Título: Aspectos polêmicos
Autor: Oliveira, Eliane; Batista, Henrique Gomes
Fonte: O Globo, 04/09/2009, Economia, p. 25

A proposta do governo para o présal foi encaminhada ao Congresso através de quatro projetos de lei, propondo: a capitalização da Petrobras; um fundo social; uma nova estatal; e alterações no marco regulatório.

A capitalização da Petrobras destinase a aumentar o controle acionário do Estado. Proprietária do petróleo no subsolo, a União cederia à empresa direitos sobre 5 bilhões de barris, em troca de ações. Petróleo na jazida normalmente é negociado pelo valor de mercado, deduzidos os custos de exploração, desenvolvimento e operação da produção. Se cada barril no subsolo for cotado a US$ 10, o governo estaria fazendo um aporte na Petrobras de US$ 50 bilhões, sem desembolsar um tostão. Mas existem riscos. Este petróleo inexiste e, caso não seja descoberto e produzido, ou o preço do barril caia no mercado, a Petrobras pode ficar de mãos vazias.

Os acionistas minoritários, prejudicados, teriam que desembolsar dinheiro para manter suas participações.

O fundo social serviria como cofrinho para guardar o dinheiro do petróleo, a salvo da voracidade do caixa da União. Ótima ideia, se funcionar. No Brasil, inexiste a noção de dinheiro carimbado para um fim preestabelecido.

Há exemplos desabonadores, como o da CPMF e o da Cide, de desvio de dinheiro destinado à saúde e às estradas.

Pagamos pesados impostos para não ter em contrapartida serviços básicos de qualidade. Por que os teríamos com o dinheiro do petróleo? Não há fundamentos para a criação da Petro-Sal. Suas atribuições, como propostas, coincidem com as da Petrobras e, principalmente, da Agência Nacional do Petróleo (ANP), sem falar no próprio Ministério de Minas e Energia (MME). Como qualquer estatal, pode sofrer indesejáveis interferências políticas e fisiológicas. Terá dificuldades para compor seus quadros de recursos humanos. O Estado remunera mal e oferece reduzidas possibilidades de carreira.

Quanto ao marco regulatório para o pré-sal, sugere-se o abandono do modelo de concessão, bem-sucedido no Brasil e em países com tradicionais indústrias petrolíferas, como EUA, Noruega e Reino Unido, e a introdução do modelo de partilha da produção, adotado em países pobres, dependentes do petróleo, como muitos produtores da África. Porém, pouco muda, de fato, com a adoção de qualquer modelo.
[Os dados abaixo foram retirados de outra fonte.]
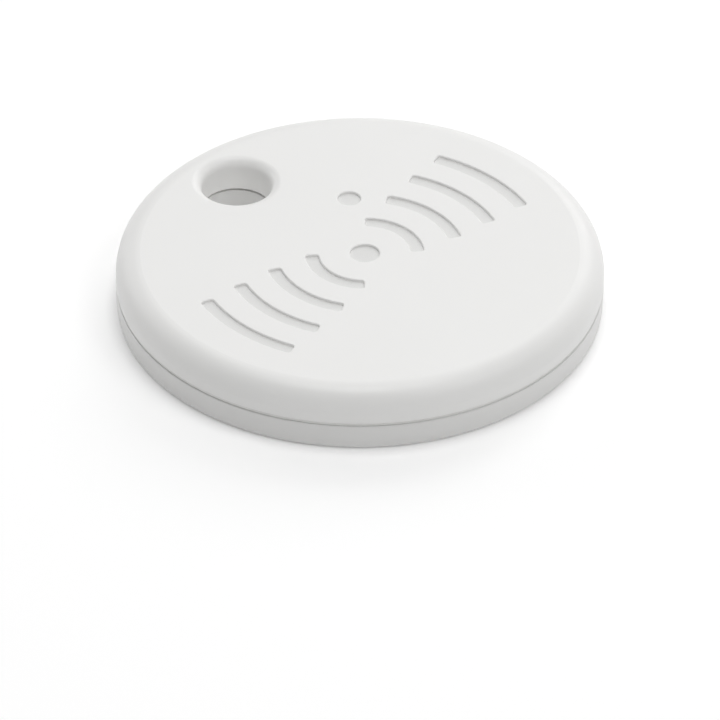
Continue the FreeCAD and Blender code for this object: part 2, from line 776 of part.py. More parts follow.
def passive_terminals():
    """Tinned ends of every small capacitor and resistor."""
    ends = []
    for kind, spots, height in (("cap", CAPACITOR_SPOTS, CAPACITOR_HEIGHT),
                                ("res", RESISTOR_SPOTS, RESISTOR_HEIGHT)):
        for i, (radius, angle) in enumerate(spots):
            for side in (-1, 1):
                shift = f"{side} * (dims.passive_length - dims.terminal_length) / 2"
                x, y = around(f"({radius} + {shift})", angle)
                ends.append(box(f"{kind}_end_{i}_{side + 1}", "dims.terminal_length",
                                "dims.passive_width + 2 * dims.terminal_skin",
                                f"{height} + dims.terminal_skin", x, y, BOARD_TOP, angle))
    return group("passive_terminals", ends)


def bulk_capacitors():
    return group("bulk_capacitors", [block("bulk_capacitor_right"), block("bulk_capacitor_left")])


def sector(name, inner, outer, height, z, start, end):
    """Part of a tube between two angles."""
    pieces = []
    for side, radius in (("outside", outer), ("inside", inner)):
        piece = bind(doc.addObject("Part::Cylinder", f"{name}_{side}"), Radius=radius,
                     Height=height, Angle=str(end - start))
        pieces.append(place(piece, z=z, turn=start))
    return cut(name, *pieces)


def antenna_trace():
    """Folded copper aerial along the board's edge."""
    start, end = AERIAL_ANGLES
    half = "dims.aerial_width / 2"
    pieces = []
    for i in range(3):
        radius = f"(dims.aerial_radius + {i} * dims.aerial_step)"
        pieces.append(sector(f"aerial_arc_{i}", f"{radius} - {half}", f"{radius} + {half}",
                             "dims.copper_thickness", BOARD_TOP, start, end))
    # The links sit just inside the ends, so that they don't stand out past the arcs.
    inset = 0.7
    for i, angle in enumerate((end - inset, start + inset)):
        x, y = around(f"(dims.aerial_radius + {i + 0.5} * dims.aerial_step)", angle)
        pieces.append(box(f"aerial_link_{i}", "dims.aerial_step + dims.aerial_width",
                          "dims.aerial_width", "dims.copper_thickness", x, y, BOARD_TOP, angle))
    return fuse("antenna_trace", *pieces)


def test_pads():
    """Gold-plated programming pads beside the keyring hole."""
    return group("test_pads", [
        cylinder(f"test_pad_{i}", "dims.test_pad_radius", "dims.copper_thickness",
                 *around(radius, angle), BOARD_TOP)
        for i, (radius, angle) in enumerate(TEST_PAD_SPOTS)
    ])


# ---------------------------------------------------------------- press switch


def switch_housing():
    base = box("switch_block", "dims.switch_length", "dims.switch_width", "dims.switch_height",
               y="dims.switch_y", z=BOARD_TOP)
    well = cylinder("switch_well", "dims.switch_pocket_radius", "dims.switch_height",
                    y="dims.switch_y", z=f"{BOARD_TOP} + dims.switch_pocket_floor")
    return cut("switch_housing", base, well)


def switch_lid():
    plate = box("switch_plate", "dims.switch_length", "dims.switch_width", "dims.switch_lid",
                y="dims.switch_y", z=f"{BOARD_TOP} + dims.switch_height")
    hole = cylinder("switch_plate_hole", "dims.plunger_radius + 0.05", "dims.switch_lid",
                    y="dims.switch_y", z=f"{BOARD_TOP} + dims.switch_height")
    return cut("switch_lid", plate, hole)


def switch_plunger():
    bottom = (f"({BOARD_TOP} + dims.switch_pocket_floor + dims.press_travel"
              " + dims.press_gap)")
    stem = cylinder("plunger_stem", "dims.plunger_radius", f"dims.plunger_top - {bottom}",
                    y="dims.switch_y", z=bottom)
    flange = cylinder("plunger_flange", "dims.plunger_flange_radius",
                      "dims.plunger_flange_height", y="dims.switch_y", z=bottom)
    return fuse("switch_plunger", stem, flange)


def switch_dome():
    """Domed snap disc under the plunger, which gives the click."""
    body = new_body("switch_dome")
    place(body, y="dims.switch_y")
    low = f"({BOARD_TOP} + dims.switch_pocket_floor)"
    crown = f"({low} + dims.press_travel - dims.press_gap / 2)"
    flat, rim = "dims.snap_disc_flat", "dims.snap_disc_radius"
    thickness = "dims.snap_disc_thickness"
    revolve(body, "dome", [
        (flat, f"{crown} - {thickness}"),
        (rim, low),
        (rim, f"{low} + {thickness}"),
        (flat, crown),
        ("0", crown),
        ("0", f"{crown} - {thickness}"),
    ])
    return body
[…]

Preocupam as restrições à competitividade, assegurando à Petrobras a condição de operadora com 30% de todos os blocos. Essas regras podem se aplicar a qualquer área sedimentar brasileira, dentro do subjetivo conceito de áreas estratégicas. Além dos privilégios, a Petrobras ficaria com os riscos. Concentrando esforços no présal, seriam abandonados outros projetos no Brasil e no exterior. Com isso, a estatal poderá lucrar muito ou simplesmente quebrar.

Aprovadas as propostas do governo, as empresas internacionais e os grupos privados nacionais não deixarão de investir aqui face aos elevados potenciais e à estabilidade do país. Mas, para fazê-lo, terão que buscar parceria com a Petrobras e se submeter a seu comando operacional.

O Brasil dará demonstrações de não ter sido capaz de manter regras estáveis, aumentar a competitividade e reduzir os riscos.

O Congresso requer serenidade para aprofundar sua análise. Terá necessidade de tempo, apesar da urgência em se ver jorrar o petróleo do pré-sal. Sabe-se, de antemão, dos conflitos de interesses entre os estados produtores e não-produtores, ambientalistas e progressistas, estatizantes e liberais, governo e oposição e outros que ocorrerão dentro do Congresso.

Em meio ao tiroteio, espera-se que a indústria do petróleo e a sociedade tenham tempo e espaço para apresentar seus argumentos. Afinal, está em jogo o futuro do setor e do país.

GIUSEPPE BACOCCOLI é pesquisador da Coppe/UFRJ, especialista em petróleo e energia.